If you really aren't upset with each other but rather consider the shouting matches foreplay, don't do it where your kids have to witness it. Or houseguests, or strangers, etc.
Anonymous
Anonymous wrote:I know a couple like that and it’s REALLY uncomfortable to watch.

I’d also be worried that your son will pick up it’s okay to do that to women he dates, who liekly won’t find it flirtatious or endearing.


My husband and I also got to know each other through primarily political debates.

The idea that women won’t like it is borderline sexist. Women enjoy politics too.
Anonymous
Anonymous wrote:
Anonymous wrote:I know a couple like that and it’s REALLY uncomfortable to watch.

I’d also be worried that your son will pick up it’s okay to do that to women he dates, who liekly won’t find it flirtatious or endearing.


My husband and I also got to know each other through primarily political debates.

The idea that women won’t like it is borderline sexist. Women enjoy politics too.


+1

That response is really weird.
Anonymous
Anonymous wrote:
Anonymous wrote:
Anonymous wrote:I know a couple like that and it’s REALLY uncomfortable to watch.

I’d also be worried that your son will pick up it’s okay to do that to women he dates, who liekly won’t find it flirtatious or endearing.


Np. What’s wrong with it? My husband and I love to debate politics too. Most people we know do, actually. No one takes it personally. It’s all about winning the intellectual argument, playing devil’s advocate if need be, etc.

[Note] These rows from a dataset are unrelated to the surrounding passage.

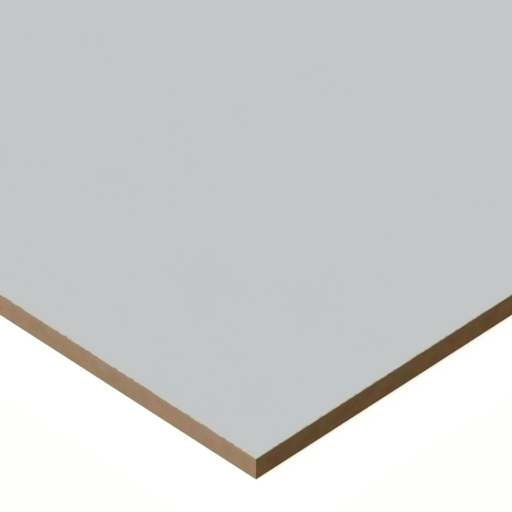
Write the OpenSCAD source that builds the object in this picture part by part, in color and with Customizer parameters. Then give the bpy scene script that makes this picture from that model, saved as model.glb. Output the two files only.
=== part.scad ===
// Melamine-faced MDF sheet.
// A pressed core of wood fibre with a thin melamine facing bonded to each broad
// side. All four edges are sawn square and left bare, so the brown core shows
// between the facings. The sheet lies flat: X along its length, Y across its
// width, and Z up from the middle of its underside.

/* [Sheet] */
// Length of the sheet, mm
sheet_length = 2440; // [600:10:3660]
// Width of the sheet, mm
sheet_width = 1220; // [300:10:2070]
// Thickness over both facings, mm
sheet_thickness = 18; // [6, 9, 12, 15, 16, 18, 19, 22, 25, 30]

/* [Facings] */
// Thickness of one melamine facing, mm
facing_thickness = 0.2; // [0.1:0.05:1]
// Colour of both facings
facing_colour = "#C3C7C8"; // [#C3C7C8:Light grey, #F3F3EF:White, #4A4D50:Dark grey]

/* [Core] */
// Colour of the sawn fibreboard
core_colour = "#9D8065"; // [#9D8065:Standard brown, #6F8A62:Moisture-resistant green]

/* [Hidden] */
core_thickness = sheet_thickness - 2 * facing_thickness;
core_base = facing_thickness;
top_facing_base = core_base + core_thickness;

// One flat layer of the sheet, as long and wide as the sheet, with its lower
// side at height base
module layer(base, thickness) {
    translate([-sheet_length / 2, -sheet_width / 2, base])
        cube([sheet_length, sheet_width, thickness]);
}

// Fibreboard between the facings, sawn square on all four edges
module mdf_core() {
    color(core_colour) layer(core_base, core_thickness);
}

// Melamine facing on the upper side
module top_facing() {
    color(facing_colour) layer(top_facing_base, facing_thickness);
}

// Melamine facing on the underside, which balances the upper one so that the
// sheet stays flat
module bottom_facing() {
    color(facing_colour) layer(0, facing_thickness);
}

mdf_core();
top_facing();
bottom_facing();
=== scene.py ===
"""Finished looks of a melamine-faced MDF sheet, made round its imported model.

The sheet is a pressed fibreboard core between two thin melamine facings. Its
four edges are sawn and bare. Each layer is modelled with the marks that the
saw left on it, and the stage holds the floor, the lights and the camera.
"""

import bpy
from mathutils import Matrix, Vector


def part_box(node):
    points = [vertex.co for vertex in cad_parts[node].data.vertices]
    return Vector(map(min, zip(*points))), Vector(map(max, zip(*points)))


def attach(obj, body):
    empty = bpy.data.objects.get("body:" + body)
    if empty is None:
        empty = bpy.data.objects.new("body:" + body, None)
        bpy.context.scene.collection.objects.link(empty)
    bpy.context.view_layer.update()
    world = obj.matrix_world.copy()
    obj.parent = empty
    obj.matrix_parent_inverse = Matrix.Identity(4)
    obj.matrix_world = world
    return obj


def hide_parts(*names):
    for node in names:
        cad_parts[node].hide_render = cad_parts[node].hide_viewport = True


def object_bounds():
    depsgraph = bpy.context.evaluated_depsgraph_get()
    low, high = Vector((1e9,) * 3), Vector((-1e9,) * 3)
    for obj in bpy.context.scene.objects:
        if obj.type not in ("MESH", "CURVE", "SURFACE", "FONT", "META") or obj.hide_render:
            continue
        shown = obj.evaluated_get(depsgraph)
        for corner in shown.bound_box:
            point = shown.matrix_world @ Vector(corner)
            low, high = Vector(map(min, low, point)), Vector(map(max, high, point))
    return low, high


bl_info = {
    "name": "Melamine Board",
    "version": (1, 0, 0),
    "blender": (4, 5, 0),
    "location": "View3D > Sidebar > Melamine Board",
    "description": "Makes a melamine-faced MDF sheet with bare sawn edges",
    "category": "Add Mesh",
}

import math

import bmesh
import bpy
from mathutils import Vector, noise

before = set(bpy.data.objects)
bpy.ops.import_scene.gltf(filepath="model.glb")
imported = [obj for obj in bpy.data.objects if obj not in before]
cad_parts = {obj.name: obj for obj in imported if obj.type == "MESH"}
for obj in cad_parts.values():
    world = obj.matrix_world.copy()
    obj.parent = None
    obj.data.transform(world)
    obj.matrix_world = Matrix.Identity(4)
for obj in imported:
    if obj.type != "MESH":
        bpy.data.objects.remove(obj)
CAD_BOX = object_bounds()
SHEET_LOW, SHEET_HIGH = CAD_BOX
SHEET_BODY = "root"
MM = 0.001


def from_hex(text):
    """An sRGB hex colour such as #C3C7C8 as linear red, green and blue."""
    channels = [int(text[i:i + 2], 16) / 255 for i in (1, 3, 5)]
    return [c / 12.92 if c <= 0.04045 else ((c + 0.055) / 1.055) ** 2.4 for c in channels]


# ---------------------------------------------------------------- settings


class SheetSettings(bpy.types.PropertyGroup):
    """Finish of the sheet and how its sawn edges came out."""

    facing_colour: bpy.props.FloatVectorProperty(
        name="Facing Colour",
        description="Colour of the melamine facings",
        subtype="COLOR",
        size=3,
        min=0.0,
        max=1.0,
        default=from_hex("#C3C7C8"),
    )
    facing_roughness: bpy.props.FloatProperty(
        name="Facing Roughness",
        description="Roughness of the satin melamine",
        min=0.1,
        max=1.0,
        default=0.42,
    )
    core_colour: bpy.props.FloatVectorProperty(
        name="Core Colour",
        description="Mean colour of the sawn fibreboard",
        subtype="COLOR",
        size=3,
        min=0.0,
        max=1.0,
        default=from_hex("#A08468"),
    )
    chip_length: bpy.props.FloatProperty(
        name="Chip Length",
        description="Length of the longer chips that the saw broke out of a facing",
        subtype="DISTANCE",
        unit="LENGTH",
        min=0.5 * MM,
        max=10 * MM,
        default=4.0 * MM,
    )
    chip_depth: bpy.props.FloatProperty(
        name="Chip Depth",
        description="How far the deepest chips reach in from the rubbed arris",
        subtype="DISTANCE",
        unit="LENGTH",
        min=0.0,
        max=1.5 * MM,
        default=0.85 * MM,
    )
    chip_rarity: bpy.props.FloatProperty(
        name="Chip Rarity",
        description="0 chips about half of the arris, and higher values leave more of it clean",
        min=0.0,
        max=0.6,
        default=0.02,
    )
    arris_wear: bpy.props.FloatProperty(
        name="Arris Wear",
        description="How far the arrises of the facings are rubbed back by handling",
        subtype="DISTANCE",
        unit="LENGTH",
        min=0.0,
        max=0.5 * MM,
        default=0.4 * MM,
    )
    saw_waviness: bpy.props.FloatProperty(
        name="Saw Waviness",
        description="How far the sawn edges wander in from true",
        subtype="DISTANCE",
        unit="LENGTH",
        min=0.0,
        max=0.5 * MM,
        default=0.12 * MM,
    )


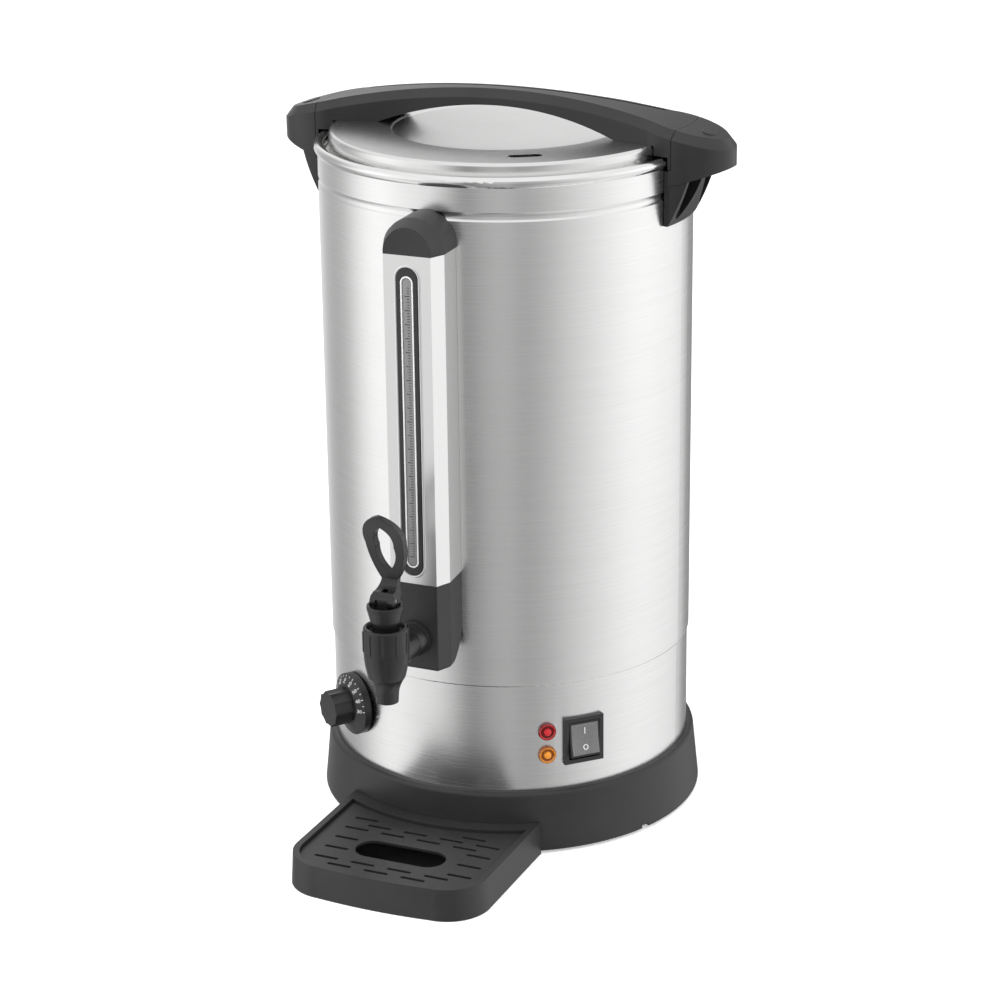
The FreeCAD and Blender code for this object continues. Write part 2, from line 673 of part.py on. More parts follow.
def make_tap(parts):
    """Tap housing, level manifold, shank through the tank wall, and the lever tap."""
    shell_room = disc(shell_radius + snug, 0, 600)
    housing_top = column_bottom
    solid = plan(column_plan(), housing_bottom, housing_top)
    bottom_edges = [edge for edge in solid.Edges if edge.BoundBox.ZMax < housing_bottom + 0.01]
    solid = solid.makeFillet(housing_round, bottom_edges)
    heel = side_prism([(shell_radius - 20, housing_bottom - 1), (column_front - 8, housing_bottom - 1),
                       (column_front - 8, housing_bottom),
                       ((column_rear_line + 9.5, housing_bottom + 8), (column_rear_line, housing_bottom + housing_heel)),
                       (shell_radius - 20, housing_bottom + housing_heel)], 60)
    solid = solid.cut(heel)
    hollow = plan(column_plan(housing_wall), housing_bottom + housing_wall, housing_top + 1)
    hollow = hollow.cut(block(-60, 60, -column_front, 0, 0, housing_bottom + housing_round))
    inner_heel = side_prism([(shell_radius - 20, housing_bottom - 1), (column_front - 8, housing_bottom - 1),
                             (column_front - 8, housing_bottom + housing_wall),
                             ((column_rear_line + 10.5, housing_bottom + 10.5),
                              (column_rear_line, housing_bottom + housing_heel + housing_wall)),
                             (shell_radius - 20, housing_bottom + housing_heel + housing_wall)], 60)
    housing = solid.cut(hollow.cut(inner_heel))
    spigot = plan(column_plan(column_wall + 0.3), housing_top - 1, housing_top + 4)
    spigot = spigot.cut(plan(column_plan(column_wall + 1.8), housing_top - 2, housing_top + 5))
    housing = fuse(housing, spigot).cut(rod(shank_radius + snug, 100, column_front + 2, port_height))
    parts["tap_housing"] = housing.cut(shell_room)

    manifold_low, manifold_high = port_height - 11, tube_low + 8
    manifold = block(-9, 9, -column_front + housing_wall + clearance, -tube_axis + 12, manifold_low, manifold_high)
    manifold = manifold.cut(rod(shank_radius, 100, column_front + 2, port_height))
    manifold = manifold.cut(disc(tube_radius + tube_seal, tube_low, manifold_high + 1, 0, -tube_axis))
    manifold = manifold.cut(disc(tube_bore, port_height, tube_low + 1, 0, -tube_axis))
    parts["level_manifold"] = manifold

    shank = rod(shank_radius, tank_radius - 11, column_front, port_height)
    shank = shank.cut(rod(shank_bore, tank_radius - 12, column_front + 1, port_height))
    shank = shank.cut(disc(2.0, port_height, port_height + 12, 0, -tube_axis))
    parts["tap_shank"] = shank
    nut = Part.makePolygon([Vector(13 * math.cos(math.radians(60 * k)), -tank_radius + 2.6,
                                   port_height + 13 * math.sin(math.radians(60 * k))) for k in range(7)])
    nut = outward(Part.Face(nut).extrude(Vector(0, 6.0, 0)))
    parts["tank_nut"] = nut.cut(rod(shank_radius, tank_radius - 15, tank_radius + 4, port_height))
    inner_washer = rod(13, tank_radius - 2.6, tank_radius + 2, port_height)
    inner_washer = inner_washer.common(disc(tank_radius, 100, 300))
    outer_washer = rod(13, tank_radius - 2, tank_radius + tank_wall + 2.5, port_height)
    outer_washer = outer_washer.cut(disc(tank_radius + tank_wall, 100, 300))
    hole = rod(shank_radius, 80, 200, port_height)
    parts["shank_washers"] = Part.makeCompound([inner_washer.cut(hole), outer_washer.cut(hole)])

    make_tap_body(parts)
    make_tap_lever(parts)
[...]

It is fighting. If you sound like a DCUM post, you are fighting. If you are not sharing actual true new information with your partner, but just trading gotchas and well what abouts back and forth, no one's mind is being provided info required for change and you are just airing out grievances, and that is annoying to hear.


To you maybe but not to the millions of people who enjoy political punditry. You know that’s a whole industry right?
Anonymous
If both parties are enjoying it and feel respected, it’s fine. Let DS know it’s excitement and not conflict, but try to keep the volume down a bit for his sake.